The results obtained for a, b MLP, c, d HHO-MLP, and e, f DA-MLP predictions, respectively, for the training and testing samples

After drawing the ROC curves related to the training and testing results, the area under those curves is calculated to indicate the classification accuracy. The obtained AUCs, as well as the calculated MSEs and MAEs, are presented in Table 1 to develop a ranking system. In this system, a ranking score is assigned to each model based on the obtained criteria. Finally, the total ranking score (TRS) (i.e., the summation of the training and testing scores) determines the most successful model.

Table 1 The developed ranking system based on obtained accuracy criteria

As the table denotes, in the training phase, the MSE error criterion decreased from 0.1283 to 0.1175 (i.e., by 8.42%) and 0.0978 (i.e., by 23.77%), respectively, by applying the HHO and DA algorithms. Likewise, the MAE was reduced from 0.3045 to 0.2927 (i.e., by 3.88%) and 0.2605 (i.e., by 14.45%). Also, these algorithms helped the MLP to increase the classification accuracy from 91.6 to 94.4% and 96.8%. As for the testing phase, the MSE fell from 0.1416 to 0.1350 (i.e., by 4.66%) and 0.1171 (i.e., by 17.30%). The decrease of the testing MAE from 0.3230 to 0.3200 (i.e., by 0.93%) and 0.2904 (i.e., by 10.09%) is another evidence for the effectiveness of the applied algorithms in improving the applicability of the MLP. Besides, the generalization accuracy of the MLP rose from 89.0 to 91.5% and 94.2%.

All in all, according to the results of the developed ranking system, the DA-based ensemble (TRS = 18) outperformed two other models in terms of all three MSE, MAE, and AUC, in both training and testing phases. After that, the HHO-based ensemble (TRS = 12) presented a more reliable approximation than the unreinforced MLP (TRS = 6).

A remarkable point is the time-effectiveness of the applied metaheuristic algorithms. Figure 7 compares the calculation time of the optimized HHO and DA algorithms within 1000 repetitions.
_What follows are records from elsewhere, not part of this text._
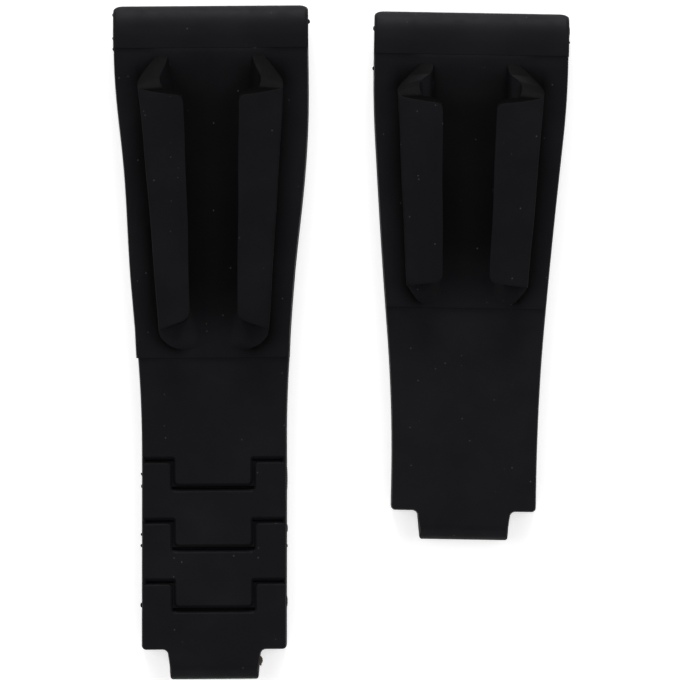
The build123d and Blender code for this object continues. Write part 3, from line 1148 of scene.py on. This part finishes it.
class STRAP_OT_studio(bpy.types.Operator):
    """Set the pale floor, the surroundings, the lamps and the camera"""

    bl_idname = "strap.studio"
    bl_label = "Studio"

    def execute(self, context):
        self.floor()
        self.surroundings(context)
        self.lamps()
        self.camera(context)
        context.scene.view_settings.view_transform = "Standard"
        return {"FINISHED"}

    def floor(self):
        """A wide pale floor that glows a little of itself but keeps the strap's shadow."""
        look = studio()
        gap = 0.02 * MM
        clear_selection()
        bpy.ops.mesh.primitive_plane_add(size=6, location=(0, 0, -gap))
        floor = bpy.context.object
        floor.name = "studio_floor"
        make = Nodes("floor_paint")
        make.shader.inputs["Base Color"].default_value = opaque(look.floor)
        make.shader.inputs["Roughness"].default_value = 0.9
        make.shader.inputs["Specular IOR Level"].default_value = 0.1
        path = make.add("ShaderNodeLightPath")
        seen = make.maths("MAXIMUM", path.outputs["Is Camera Ray"], path.outputs["Is Glossy Ray"])
        seen = make.maths("MAXIMUM", seen, path.outputs["Is Transmission Ray"])
        make.shader.inputs["Emission Color"].default_value = (1, 1, 1, 1)
        make.link(make.maths("MULTIPLY", seen, look.floor_glow), "Emission Strength")
        floor.data.materials.append(make.material)

    def surroundings(self, context):
        """A plain room, brighter towards the horizon than overhead."""
        look = studio()
        world = bpy.data.worlds.new("plain_room")
        context.scene.world = world
        world.use_nodes = True
        tree = world.node_tree
        back = tree.nodes["Background"]
        back.inputs["Color"].default_value = (1, 1, 1, 1)
        place = tree.nodes.new("ShaderNodeTexCoord")
        height = tree.nodes.new("ShaderNodeSeparateXYZ")
        strength = tree.nodes.new("ShaderNodeMapRange")
        tree.links.new(place.outputs["Generated"], height.inputs["Vector"])
        tree.links.new(height.outputs["Z"], strength.inputs["Value"])
        strength.inputs["From Max"].default_value = 0.8
        strength.inputs["To Min"].default_value = look.horizon
        strength.inputs["To Max"].default_value = look.overhead
        tree.links.new(strength.outputs["Result"], back.inputs["Strength"])

    def lamps(self):
        """A large soft lamp beyond the heads, and weaker ones at both sides and beyond the tails."""
        look = studio()
        width = 0.5
        plan = {
            "key_lamp": ((0.0, 0.85, 0.24), look.key),
            "left_lamp": ((-0.52, 0.08, 0.64), look.fill),
            "right_lamp": ((0.52, 0.08, 0.64), look.fill),
            "tail_lamp": ((0.0, -0.7, 0.5), look.tail),
        }
        for name, (place, watts) in plan.items():
            clear_selection()
            bpy.ops.object.light_add(type="AREA", location=place)
            lamp = bpy.context.object
            lamp.name = name
            lamp.data.shape = "SQUARE"
            lamp.data.size = width
            lamp.data.energy = watts
            lamp.rotation_euler = (-Vector(place)).to_track_quat("-Z", "Y").to_euler()

    def camera(self, context):
        """A camera straight above the pair."""
        look = studio()
        aim = Vector(look.aim)
        clear_selection()
        bpy.ops.object.camera_add(
            location=aim + Vector((0, 0, look.distance)), rotation=(0, 0, look.roll))
        camera = bpy.context.object
        camera.name = "camera"
        camera.data.angle = 2 * atan(look.view_width / 2 / look.distance)
        camera.data.clip_start = 0.01
        context.scene.camera = camera


class STRAP_PT_panel(bpy.types.Panel):
    """Lists the strap's sizes, finish and steps"""

    bl_label = "Dive Strap"
    bl_idname = "STRAP_PT_panel"
    bl_space_type = "VIEW_3D"
    bl_region_type = "UI"
    bl_category = "Dive Strap"

    def draw(self, context):
        layout = self.layout
        for step in STEPS:
            layout.operator(step.bl_idname)
        for group in (sizes(), finish(), studio()):
            box = layout.box()
            for name in group.bl_rna.properties.keys():
                if name not in ("rna_type", "name"):
                    box.prop(group, name)


STEPS = (STRAP_OT_carcass, STRAP_OT_cushion, STRAP_OT_fins, STRAP_OT_tails, STRAP_OT_steel, STRAP_OT_studio)
CLASSES = (StrapSizes, StrapFinish, StudioSettings, *STEPS, STRAP_PT_panel)


def register():
    """Registers the classes and hangs the settings on the scene."""
    for item in CLASSES:
        bpy.utils.register_class(item)
    bpy.types.Scene.strap_sizes = bpy.props.PointerProperty(type=StrapSizes)
    bpy.types.Scene.strap_finish = bpy.props.PointerProperty(type=StrapFinish)
    bpy.types.Scene.strap_studio = bpy.props.PointerProperty(type=StudioSettings)


def unregister():
    """Takes away the settings and the classes."""
    del bpy.types.Scene.strap_studio
    del bpy.types.Scene.strap_finish
    del bpy.types.Scene.strap_sizes
    for item in reversed(CLASSES):
        bpy.utils.unregister_class(item)


def main():
    """Runs every step in order."""
    register()
    for step in STEPS:
        group, name = step.bl_idname.split(".")
        getattr(getattr(bpy.ops, group), name)()


if __name__ == "__main__":
    main()
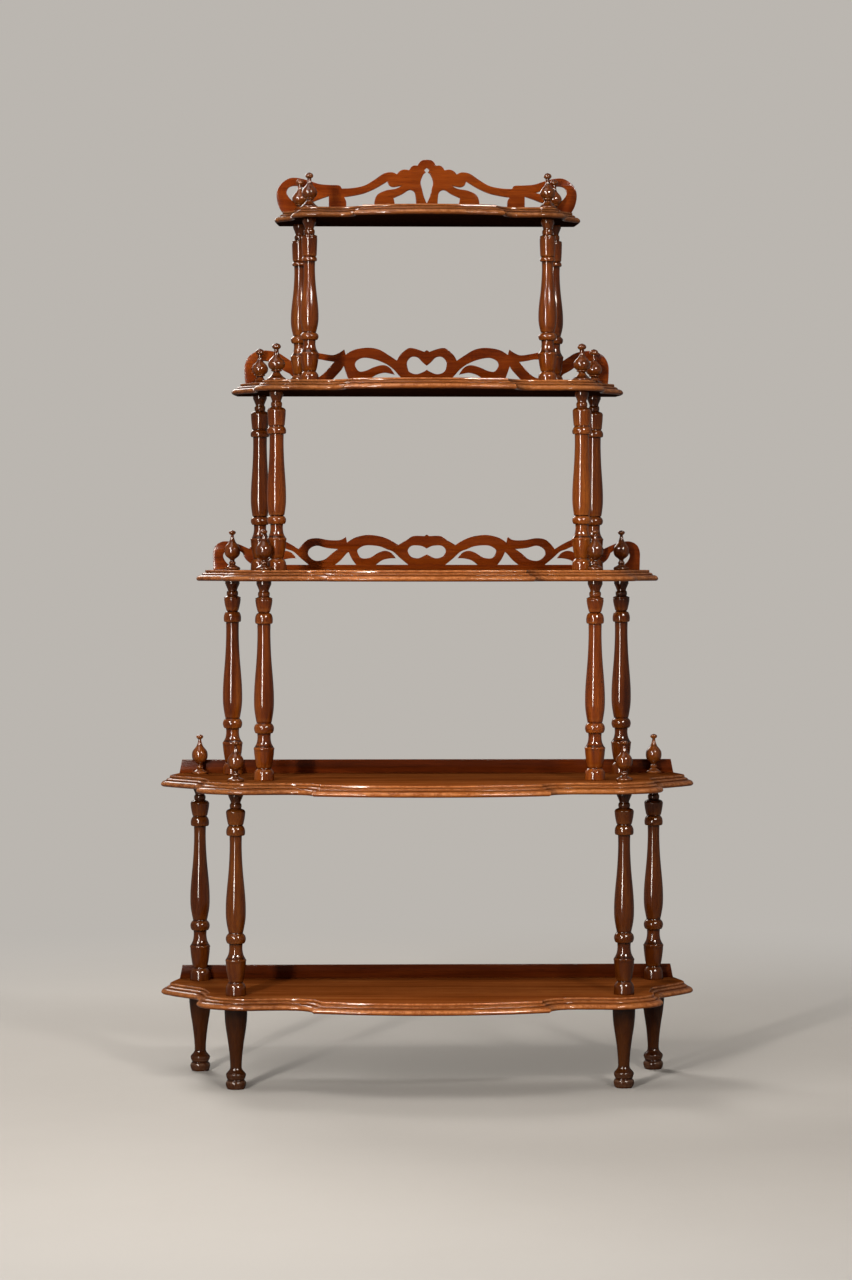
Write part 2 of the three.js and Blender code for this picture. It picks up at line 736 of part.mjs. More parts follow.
function addGalleries() {
  galleries.forEach(({ name, halfLength, height, trace }, shelf) => {
    const { halfSpan, top, base } = traceExtent(trace);
    const across = halfLength / halfSpan;
    const up = height / (base - top);
    const toSize = ([x, y]) => [x * across, (base - y) * up];
    const outline = wholeLine(tracedLine(trace.edge, toSize));
    const openings = trace.middleOpenings.map((runs) => wholeLine(tracedLine(runs, toSize)));
    for (const runs of trace.openings) {
      const line = tracedLine(runs, toSize);
      openings.push(line, mirrored(line));
    }
    for (const runs of trace.repeated) {
      const line = tracedLine(runs, toSize);
      const copy = line.map((point) => (
        new THREE.Vector2(point.x + halfLength * loopRepeatShare, point.y)
      ));
      openings.push(line, mirrored(line), copy, mirrored(copy));
    }
    const geometry = standingBoard(outline, openings, halfLength);
    addPiece(name, "gallery", geometry, 0, boardFront, shelfTops[shelf]);
  });
}

function addRails() {
  rails.forEach(({ name, halfLength }, index) => {
    const topHalfLength = halfLength - railEndSlant;
    const outline = [
      new THREE.Vector2(-halfLength, 0),
      new THREE.Vector2(halfLength, 0),
      new THREE.Vector2(topHalfLength, railHeight),
      new THREE.Vector2(-topHalfLength, railHeight),
    ];
    const geometry = standingBoard(outline, [], halfLength);
    addPiece(name, "rail", geometry, 0, boardFront, shelfTops[galleries.length + index]);
  });
}

addShelves();
addGalleries();
addRails();
addPosts();
addFinials();
addLegs();

export default etagere;
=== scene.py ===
# A five-tier turned and fretted etagere in polished mahogany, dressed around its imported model.
# Metres, +Z up, the front faces -Y.
import math

import bmesh
import bpy
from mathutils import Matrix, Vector


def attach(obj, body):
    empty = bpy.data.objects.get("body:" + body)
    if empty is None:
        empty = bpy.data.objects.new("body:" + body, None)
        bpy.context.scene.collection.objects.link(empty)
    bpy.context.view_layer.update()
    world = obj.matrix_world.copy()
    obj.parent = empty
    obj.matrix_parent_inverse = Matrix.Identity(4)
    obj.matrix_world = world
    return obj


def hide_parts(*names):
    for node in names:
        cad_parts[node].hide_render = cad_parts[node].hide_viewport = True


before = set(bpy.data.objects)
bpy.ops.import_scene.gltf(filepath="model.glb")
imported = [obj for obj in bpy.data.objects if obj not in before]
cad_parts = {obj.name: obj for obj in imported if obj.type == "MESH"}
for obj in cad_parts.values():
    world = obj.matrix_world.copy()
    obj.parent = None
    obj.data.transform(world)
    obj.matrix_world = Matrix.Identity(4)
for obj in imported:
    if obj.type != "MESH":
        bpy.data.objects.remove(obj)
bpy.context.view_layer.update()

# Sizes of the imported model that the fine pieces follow. The lobes' tips lie ahead of the rear row
# of posts, and the boards stand a margin clear of the moulding.
shelf_thickness = 0.016
moulding_width = 0.014
rear_margin = 0.024
board_thickness = 0.008
board_margin = 0.0006
leg_height = 0.118
leg_radius = 0.0164
capital_height = 0.061
lobe_tip_ahead = 0.03
overall_depth = 0.314
rear_edge = overall_depth / 2
rear_row = rear_edge - rear_margin

# The bays from the top down: clear height, post places, row depth, post radius, ring height
bays = [
    {"clear": 0.236, "front": 0.173, "rear": 0.188, "depth": 0.085, "radius": 0.0135, "ring": 0.061},
    {"clear": 0.257, "front": 0.22, "rear": 0.247, "depth": 0.13, "radius": 0.0139, "ring": 0.0664},
    {"clear": 0.286, "front": 0.238, "rear": 0.288, "depth": 0.15, "radius": 0.0146, "ring": 0.0678},
    {"clear": 0.29, "front": 0.278, "rear": 0.3365, "depth": 0.178, "radius": 0.0146, "ring": 0.0746},
]
# How each bay's posts differ: the shaft's waist, the collar's radius, and the barrel's foot and
# top as shares of the post's radius, and the collar's height as a share of the capital's
post_shape_shares = [
    {"waist": 0.6, "collar": 0.82, "collar_height": 0.12, "foot": 0.78, "top": 0.85},
    {"waist": 0.73, "collar": 1.0, "collar_height": 0.185, "foot": 0.84, "top": 0.96},
    {"waist": 0.64, "collar": 0.88, "collar_height": 0.26, "foot": 0.59, "top": 0.84},
    {"waist": 0.59, "collar": 0.93, "collar_height": 0.24, "foot": 0.74, "top": 0.95},
]
# The shelves from the top down: the bay whose posts they follow, half width, the bow's reach ahead
# of the front posts, the cusps' distance from the middle, and the ears' reach ahead of the posts
# and beyond them
shelf_plans = [
    {"bay": 0, "half": 0.2245, "bow": 0.08, "cusp": 0.108, "ear": 0.033, "beyond": 0.027},
    {"bay": 1, "half": 0.288, "bow": 0.1, "cusp": 0.122, "ear": 0.04, "beyond": 0.034},
    {"bay": 2, "half": 0.34, "bow": 0.105, "cusp": 0.147, "ear": 0.043, "beyond": 0.062},
    {"bay": 3, "half": 0.3925, "bow": 0.112, "cusp": 0.168, "ear": 0.05, "beyond": 0.058},
    {"bay": 3, "half": 0.3925, "bow": 0.112, "cusp": 0.168, "ear": 0.05, "beyond": 0.058},
]
# Their outline: how far back the bow's ends lie, as a share of the cusps' distance from the middle,
# and shares of the way from the cusp to the ear, round the ear's end, and along the lobe
bow_rise_share = 0.167
sweep_shares = [(0, 0), (0.02, 0.4), (0.08, 0.8), (0.2, 1), (0.4, 0.97), (0.6, 0.92)]
ear_end_shares = [(0.8, 0.05), (0.93, 0.14), (0.99, 0.26), (0.965, 0.4)]
lobe_shares = [(0.13, 0.34), (0.33, 0.48), (0.56, 0.62), (0.8, 0.78), (1, 1)]

# Moulded edge from the top down, as runs that meet at arrises: shares of the moulding's width
# that a level is set in, and shares of the thickness below the top
moulding_run_shares = [
    [(1, 0), (0.965, 0.012), (0.94, 0.05)],
    [(0.94, 0.05), (0.925, 0.12), (0.92, 0.19)],
    [(0.92, 0.19), (0.955, 0.215), (0.92, 0.24)],
    [(0.92, 0.24), (0.83, 0.25), (0.69, 0.3), (0.6, 0.36), (0.56, 0.42)],
    [(0.56, 0.42), (0.6, 0.445), (0.55, 0.47)],
    [(0.55, 0.47), (0.38, 0.485), (0.21, 0.545), (0.09, 0.635), (0.02, 0.735), (0, 0.8),
     (0.03, 0.89), (0.11, 0.965), (0.2, 1)],
]

# Dirt in the moulding's grooves, painted shade on the rounding that turns under it, and wear on
# its arrises, by the share of the thickness below the top
edge_dirt_and_shade_shares = [(0, 0), (0.14, 0.1), (0.2, 0.85), (0.24, 0.6), (0.3, 0.1), (0.38, 0.25),
                    (0.435, 0.85), (0.5, 0.3), (0.6, 0), (0.84, 0.1), (0.92, 0.7), (1, 1)]
edge_rub_shares = [(0, 0), (0.03, 1), (0.12, 0.5), (0.18, 0), (0.26, 0.9), (0.36, 0.3),
                   (0.42, 0), (0.5, 0.1), (0.6, 0.7), (0.7, 1), (0.8, 0.4), (0.9, 0), (1, 0)]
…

As explained previously, the DA has a faster convergence as it reaches the lowest error with nearly 500 tries. This is while the HHO continues decreasing the error until the end. Therefore, it can be deduced that these algorithms minimized the objective function in approximately 1662 (HHO with population size = 50 and the number of iterations = 1000) and 460 s (DA with population size = 60 and the number of iterations = 500). Hence, in addition to the accuracy, the DA is also more effective in terms of the calculation time.

Fig. 7
figure 7

The performance time of the used HHO-MLP and DA-MLP

5 Conclusions

Having a reliable approximation of bearing capacity is a fundamental task in geotechnical engineering. Due to the complexity of such problems, many scholars have employed hybrid evolutionary algorithms for dealing with them. The pivotal aim of this research was to investigate the potential of Harris hawks optimization and dragonfly algorithm in optimizing the performance of artificial neural network applied for stability analysis of a two-layered soil. The results of the executed sensitivity analysis showed that the HHO and DA with the population sizes of 50 and 60 performed better than other structures. Also, the calculated accuracy criteria revealed that both HHO and DA were successful and can be promisingly used for optimizing the weights and biases of the MLP. From comparison viewpoint, it was deduced that the outputs of the DA-MLP are in better consistency with the desired classification values. Finally, the authors believe that comparing the efficiency of the DA algorithm with other existing optimization approaches is a good idea for future works.